Deveria conhecer-me?
Muitas vezes me pego respondendo por vozes que desconheço.
Deveria conhecê-las?
Sendo todos que naturalmente sou, sou também, algumas vezes, talvez mais do que aquelas vezes que percebo, aqueles que a vida e os outros me induzem a ser.
Deveria conhecer-me?
Sim. Deveria conhecer-me, mas sou incapaz e incompetente para conhecer-me em totalidade, desta forma, por simetria, creio ser impossível que alguém se conheça profundamente, ou em sua totalidade.

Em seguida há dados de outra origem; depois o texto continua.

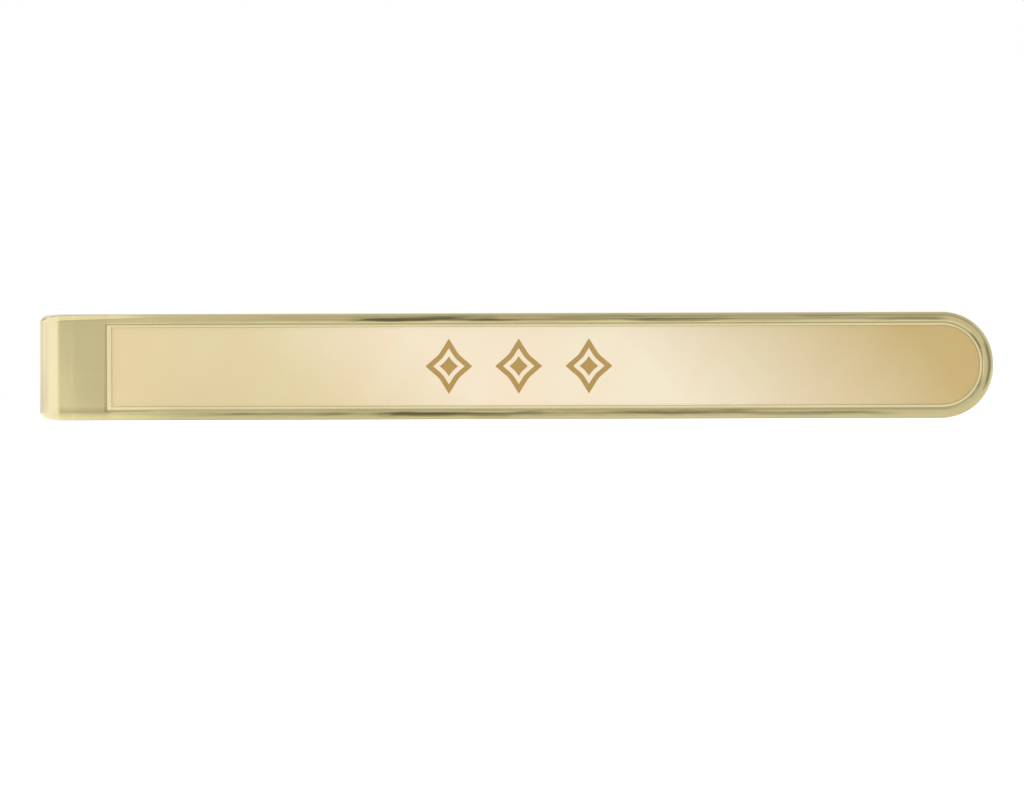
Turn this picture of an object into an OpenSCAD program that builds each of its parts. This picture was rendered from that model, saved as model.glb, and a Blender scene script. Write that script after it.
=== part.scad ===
// Hinged tie clip: a front bar with a rolled rim and a let-in face plate, folded back
// at the left end, with a sprung, toothed jaw riveted to a bracket on the fold.
// X runs along the bar, Y from the front to the back, Z across the bar's width.
// Inside the modules x = 0 is the middle of the bar, y = 0 the rim's crest and
// z = 0 the middle of the width. The pieces of the clasp are drawn about the hinge pin.

/* [Front bar] */
// Overall length of the bar
bar_length = 57.15; // [52:0.05:62]
// Overall width of the bar
bar_width = 6.35; // [6:0.05:7.5]
// Thickness of the strip, from the rim's crest to the back
strip_thickness = 1; // [0.95:0.05:1.1]
// Length of the short straight edge between the two round corners at the right end
end_flat = 0.25; // [0.05:0.05:1]
// Outside radius of the bend from the front into the end wall
front_bend_radius = 2.1; // [1.8:0.1:2.4]
// Outside radius of the bend from the end wall into the return
rear_bend_radius = 2.1; // [1.8:0.1:2.4]
// Straight length of the end wall between the two bends
end_wall = 2; // [1.9:0.1:2.6]
// Length of the plain pad, from the left end to the bead that closes the recess
pad_length = 4.1; // [3.6:0.1:4.6]
// How far each edge of the strip comes in as it tapers round the fold
return_inset = 0.375; // [0.25:0.025:0.5]
// How far the return runs on past the bracket
return_margin = 0.3; // [0.2:0.05:0.6]
// Corner radius at the return's free end
return_corner_radius = 0.8; // [0.4:0.1:1.2]

/* [Rim and face plate] */
// Width of the half-round rim
rim_width = 0.62; // [0.52:0.02:0.7]
// Width of the fine bead between the rim and the face plate
bead_width = 0.18; // [0.14:0.02:0.22]
// How far the bead's crest lies behind the rim's crest
bead_drop = 0.19; // [0.15:0.01:0.22]
// Width of the bead that closes the recess at the left
closing_bead_width = 0.3; // [0.24:0.02:0.4]
// Depth of the recess, from the rim's crest
recess_depth = 0.55; // [0.52:0.01:0.6]
// Thickness of the face plate
plate_thickness = 0.27; // [0.24:0.01:0.29]
// Gap all round the face plate
plate_clearance = 0.03; // [0.02:0.01:0.05]

/* [Hinge] */
// Distance from the bar's left end to the hinge pin
hinge_inset = 9.2; // [8.6:0.1:10]
// Width over the bracket's ears
bracket_width = 5; // [4.8:0.05:5.2]
// Sheet thickness of the bracket
bracket_thickness = 0.4; // [0.35:0.05:0.45]
// Length of the bracket's foot
bracket_length = 4.4; // [4:0.1:5]
// Metal left round the pin hole in each ear
ear_land = 0.6; // [0.5:0.05:0.7]
// Diameter of the hinge pin
pin_diameter = 1; // [0.9:0.05:1.1]
// Diameter of the pin's domed heads
pin_head_diameter = 1.7; // [1.5:0.05:1.9]
// Height of the pin's domed heads
pin_head_height = 0.3; // [0.2:0.05:0.35]

/* [Jaw] */
// Sheet thickness of the jaw
jaw_thickness = 0.4; // [0.35:0.05:0.45]
// Distance from the hinge pin to the tip of the toe
jaw_reach = 35; // [32:0.5:38]
// Length of the toe, which lies parallel to the bar
toe_length = 8; // [6.5:0.5:9.5]
// Depth of the channel at the toe
toe_depth = 1.3; // [1.1:0.05:1.5]
// Width of the toe
toe_width = 2.8; // [2.4:0.1:3.2]
// Length of the lead-in at the tip of the toe
lead_in_length = 1.4; // [1:0.1:1.8]
// How far the lead-in lifts off the bar
lead_in_rise = 0.55; // [0.4:0.05:0.7]
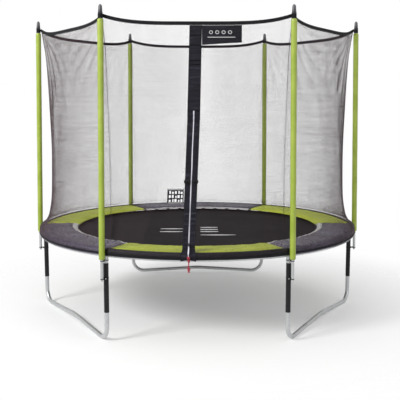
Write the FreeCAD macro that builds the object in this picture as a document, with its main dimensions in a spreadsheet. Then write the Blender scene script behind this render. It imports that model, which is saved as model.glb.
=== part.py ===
import FreeCAD, Part
import math
import os
import Sketcher
from FreeCAD import Vector, Rotation, Placement

# Backyard trampoline with a safety enclosure. Millimetres and degrees, +Z up.
# Origin: on the ground under the middle of the jumping mat.
# The door is at the front, towards -Y, and +X is the right.
# Azimuth is measured from the front, so a point at azimuth a and radius r
# is (r sin a, -r cos a).

os.makedirs("parts", exist_ok=True)
doc = FreeCAD.newDocument("trampoline")
sheet = doc.addObject("Spreadsheet::Sheet", "Sizes")

# Driving dimensions: alias, value, note
ROWS = [
    # frame ring
    ("ring_radius", 1506, "centre line of the ring tube"),
    ("ring_height", 745, "height of the ring tube's centre line"),
    ("tube_radius", 19, "outside of ring and leg tube"),
    ("tube_bore", 17.5, "inside of ring and leg tube"),
    ("spigot_radius", 17.4, "outside of a swaged end"),
    ("spigot_bore", 15.9, "inside of a swaged end"),
    ("rail_lead", 6, "degrees of rail before its leg socket"),
    ("rail_sweep", 59.97, "degrees of full tube in one rail"),
    ("spigot_sweep", 2.4, "degrees of swaged end past the rail"),
    ("spigot_lap", 0.37, "degrees of swaged end within the rail"),
    ("socket_radius", 21.5, "outside of the leg socket"),
    ("socket_bore", 19.25, "inside of the leg socket"),
    ("socket_bottom", 688, "lower rim of the leg socket"),
    ("socket_depth", 34, "depth of the leg socket"),
    ("socket_top_drop", 10, "top of the socket solid below the ring's centre line"),
    ("hook_hole_radius", 3.5, "hole for a spring hook"),
    ("hook_radius", 1497, "radius of the hook holes"),
    # legs
    ("leg_half_span", 753, "half the distance between the two uprights of a leg"),
    ("leg_plane", 1304.234, "distance of a leg's plane from the centre"),
    ("leg_bend", 120, "bend radius at a foot"),
    ("leg_crown", 300, "bend radius at the middle of a leg base"),
    ("leg_rise", 36, "how far the middle of a leg base is raised"),
    ("base_top", 236, "shoulder where an upright sits on the leg base"),
    ("base_spigot", 70, "length of the swaged end above the shoulder"),
    ("shoulder_height", 4, "height of the shoulder"),
    ("base_spigot_lap", 2, "length of the swaged end within the shoulder"),
    ("upright_bottom", 236.5, "lower end of an upright"),
    ("upright_length", 483.5, "length of an upright"),
    ("leg_sleeve_radius", 22, "outside of the leg sleeve"),
    ("leg_sleeve_bore", 19.15, "inside of the leg sleeve"),
    ("leg_sleeve_bottom", 256, "lower end of the leg sleeve"),
    ("leg_sleeve_length", 418, "length of the leg sleeve"),
    # enclosure poles
    ("pole_circle", 1560, "circle of the six poles"),
    ("pole_radius", 12.5, "outside of the pole tube"),
    ("pole_bore", 11.3, "inside of the pole tube"),
    ("pole_bottom", 528, "lower end of a pole"),
    ("pole_split", 1580, "joint between lower and upper pole"),
    ("pole_top", 2715, "upper end of a pole"),
    ("pole_spigot_radius", 11.2, "outside of the pole's swaged end"),
    ("pole_spigot_bore", 10, "inside of the pole's swaged end"),
    ("pole_spigot", 80, "length of the pole's swaged end"),
    ("pole_spigot_lap", 4, "length of the swaged end below the joint"),
    ("crimp_height", 30, "height of the pole's crimped foot"),
    ("crimp_inset", 4, "how far the crimped foot is drawn in"),
    ("foam_radius", 25, "outside of the foam sleeve"),
    ("foam_bore", 12.8, "inside of the foam sleeve"),
    ("foam_bottom", 709, "lower end of the foam sleeve"),
    ("foam_length", 1931, "length of the foam sleeve"),
    ("cap_bottom", 2676, "lower rim of a pole cap"),
    ("cap_height", 75, "height of a pole cap"),
    ("cap_radius", 20, "outside of a pole cap"),
    ("cap_bore", 12.7, "inside of a pole cap"),
    ("cap_depth", 42, "depth of the bore of a pole cap"),
    ("strap_radius", 19, "outside of the strap under a cap"),
    ("strap_bottom", 2645, "lower edge of the strap under a cap"),
    ("strap_height", 27, "height of the strap under a cap"),
    ("pole_lean", 1, "degrees that each pole leans inwards"),
    ("lean_height", 700, "height of the point about which a pole leans"),
    # pole clamps
    ("clamp_low", 541, "lower edge of the lower clamp"),
    ("clamp_high", 692, "lower edge of the upper clamp"),
    ("clamp_height", 14, "height of a clamp"),
    ("clamp_wall", 4, "wall of a clamp"),
    ("clamp_gap", 0.1, "clearance of a clamp round its tubes"),
    ("bolt_radius", 3, "clamp bolt shank"),
    ("bolt_hole", 3.3, "hole for a clamp bolt"),
    ("bolt_circle", 1537.8, "radius at which the clamp bolts sit"),
    ("bolt_grip", 20, "half length of the clamp block along the bolt"),
    ("web_inset", 4, "how far each end of the web falls short of the grip"),
    ("shank_start", -17, "end of the shank at the bolt head"),
    ("shank_length", 42, "length of the shank"),
    ("hex_flats", 10, "bolt head and nut across flats"),
    ("head_start", -20.2, "outer face of the bolt head"),
    ("head_height", 4, "height of the bolt head"),
    ("nut_start", 16.2, "inner face of the nut"),
    ("nut_height", 5, "height of the nut"),
    ("nut_gap", 0.1, "clearance of the nut round its shank"),
    # mat, tabs and V-rings
    ("mat_radius", 1298, "edge of the jumping mat"),
    ("mat_thick", 2.5, "thickness of the jumping mat"),
    ("mat_bottom", 749.5, "underside of the jumping mat"),
    ("tab_width", 22, "width of a webbing tab"),
    ("tab_length", 26, "radial length of a webbing tab"),
    ("tab_height", 11, "height of a webbing tab"),
    ("tab_reach", 27, "outer end of a tab past the mat's edge"),
    ("tab_drop", 4, "underside of a tab below the mat"),
    ("tab_hole_radius", 2.6, "hole through a tab for the V-ring"),
    ("vring_base", 19, "base of a V-ring past the mat's edge"),
    ("vring_point", 60, "point of a V-ring past the mat's edge"),
    ("vring_half", 22, "half width of a V-ring's base"),
    ("vring_rise", 1.5, "V-ring's centre line above the mat's underside"),
    ("vring_corner", 5, "bend radius of a V-ring"),
    ("vring_wire", 2, "wire radius of a V-ring"),
    # springs
    ("spring_pitch", 6, "degrees between springs"),
    ("spring_radius", 10.5, "outside of a spring coil"),
    ("spring_start", 1376, "inner end of a spring coil"),
    ("spring_length", 98, "length of a spring coil"),
    ("spring_height", 752, "height of a spring's axis"),
    ("wire_radius", 1.7, "spring hook wire"),
    ("hook_rise", 21.3, "outer hook above the ring's centre line"),
    ("hook_tip", 4, "end of the outer hook above the ring's centre line"),
    ("hook_lap", 4, "length of the outer hook within the coil"),
    ("inner_hook_reach", 28.5, "inner hook past the coil"),
    ("inner_hook_lap", 2, "length of the inner hook within the coil"),
    ("inner_hook_rise", 6, "inner hook above the spring's axis"),
    ("inner_hook_dip", 8, "end of the inner hook below the spring's axis"),
    ("riser_height", 14, "wire that rises from the coil's axis to the outer hook"),
    # pad
    ("pad_inner", 1165, "inner edge of the spring pad"),
    ("pad_outer", 1528.5, "outer edge of the spring pad"),
    ("pad_bottom", 772, "underside of the spring pad"),
    ("pad_top", 800, "top of the spring pad"),
    ("skirt_bottom", 741, "lower edge of the pad's skirt"),
    ("skirt_thick", 1.8, "thickness of the skirt"),
    ("pad_sweep", 59.92, "degrees of one pad segment"),
    # net
    ("net_bottom", 752, "lower edge of the net"),
    ("net_thick", 1.2, "thickness of the net"),
    ("band_corner", 2666, "height of the top band at a pole"),
    ("band_sag", 62, "sag of the top band between poles"),
    ("band_height", 24, "height of the top band"),
    ("band_thick", 3, "thickness of the top band"),
    # door
    ("door_bottom", 836, "lower edge of the door flaps"),
    ("door_top", 1865, "upper edge of the door flaps"),
    ("door_low_reach", 1470, "distance of the door plane from the centre at its foot"),
    ("door_high_reach", 1376, "distance of the door plane from the centre at its head"),
    ("door_half", 450, "half width of the door at its foot"),
    ("door_half_top", 58, "half width of the door at its head"),
    ("strip_half", 50, "half width of the two door strips together"),
    ("zip_half", 5.6, "half width of the zip"),
    ("zip_foot", -70, "sideways place of the zip at the door's foot"),
    ("zip_head", -28, "sideways place of the zip at the door's head"),
    ("zip_crown", -12, "sideways place of the header strip under the top band"),
    ("slider_width", 15, "width of the zip slider"),
    ("slider_depth", 7, "depth of the zip slider"),
    ("slider_height", 30, "height of the zip slider"),
    ("eye_width", 9, "width of the slider's eye"),
    ("eye_depth", 6, "depth of the slider's eye"),
    ("eye_height", 10, "height of the slider's eye"),
    ("cord_radius", 3, "zip pull cord"),
    ("knot_radius", 6, "knot in the pull cord"),
]
for i, (alias, value, note) in enumerate(ROWS, 1):
    sheet.set(f"A{i}", alias)
    sheet.set(f"B{i}", str(value))
    sheet.set(f"C{i}", note)
    sheet.setAlias(f"B{i}", alias)
doc.recompute()
SIZE = {alias: float(getattr(sheet, alias)) for alias, _, _ in ROWS}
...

Creio que somente os ignorantes, os iludidos, ou os crédulos sem ação crítica ou racional, realmente possam defender a crença de que são profundos conhecedores dos todos que são, além do tudo que os compõem, os movimentam, justificam ou dão forma ao seu viver. São tolos os que iludidos por falácias mentais e bugs cerebrais defendem ardentemente que se conhecem em totalidade, somos um mistério imanente de nós mesmos, somos um enigma mental que parece ser simples, somos enfim desconhecidos eternos de nós mesmos. Em parte nos conhecemos ou nos conheceremos, mas sempre e somente em parte saberemos quem somos, nossa realidade mais secreta estará, creio eu, escondida de nós mesmos para toda eternidade do que consigamos viver.
Somos muitos, somos complexos, somos profundos e instáveis, somos inacessíveis em completude aos outros e a nós mesmos, e em especial somos opacos e misteriosos a nossa própria consciência, já que esta vem sempre a reboque do que somos, e não, como romanticamente costumamos acreditar, que a nossa consciência é nossa própria ação, é nossa potência de ser, ou nossa decisão. Nossa consciência, com certeza nos compõe, é parte de nós, mas não é o todo de nosso ser, das pessoas que me compõem. Nossa consciência é uma parceira ativa, mas não tão ativa em relação ao que somos e o que realizamos como gostaríamos que fosse. A consciência é, para mim, apenas mais uma interface de entrada e saída com nossa mente e nosso cérebro, é muito mais uma interface de relacionamento entre o eu ativo, que no momento está no controle do que sou, ou mesmo entre os eus múltiplos que me compõem e o mundo externo, seja este real ou ilusório, imaginário ou concreto, material-realístico ou idealístico, em que realizo meu existir.
Entendo assim que o livre arbítrio, como vulgarmente entendido por nós é mais uma das muitas falácias que nossa mente, por nosso circuito cerebral, nos prega.
Quando tomo a consciência que pensei, quando conscientemente sinto que pensei, já o havia pensado a, no mínimo, algumas frações de segundos atrás. Quando consciente tomo conhecimento de que fiz alguma decisão, ou quando entendo que conscientemente decidi de livre vontade, ou escolhi por que simplesmente o quis, ou que pensei em algo de vontade própria, também já o houvera feito, em realidade, a instantes passados.
A neurociência tem cada vez mais comprovado isto, quando percebo algo pela consciência, ou quando percebo que fiz uma decisão, foi no passado a decisão tomada, e a consciência é apenas um modo de ficar sabendo do que já fiz mentalmente, sem coordenação ativa da consciência ou sem domínio total do livre arbítrio para decidir. Não é assim o eu consciente que realmente decide e pensa, é o eu cerebral e mental quem o faz primeiro e depois o torna público pela consciência. Desta forma é mister revermos nossos conceitos de livre arbítrio e consciência.
Não estou minimizando nossa responsabilidade, ou tentando delegar para o cérebro a culpa que seria do meu eu em comando, visando aliviar alguma culpabilidade ou mesmo dolo, isto não significa, não pode e não deve significar que não sou responsável pelos meus atos, pelo que penso, pelo como ajo, ou pelo que decido. Em todos estes casos, e em qualquer momento, sou e serei sempre eu, minha mente e meu cérebro quem pensa, quem decide e quem faz, tornando-me assim, ou melhor mantendo-me assim, totalmente responsável pelo que sou, pelo como sou, e pelo que faço.
Se muitas vezes respondo por vozes que desconheço, é simplesmente porque desconheço todas as vozes que me compõe.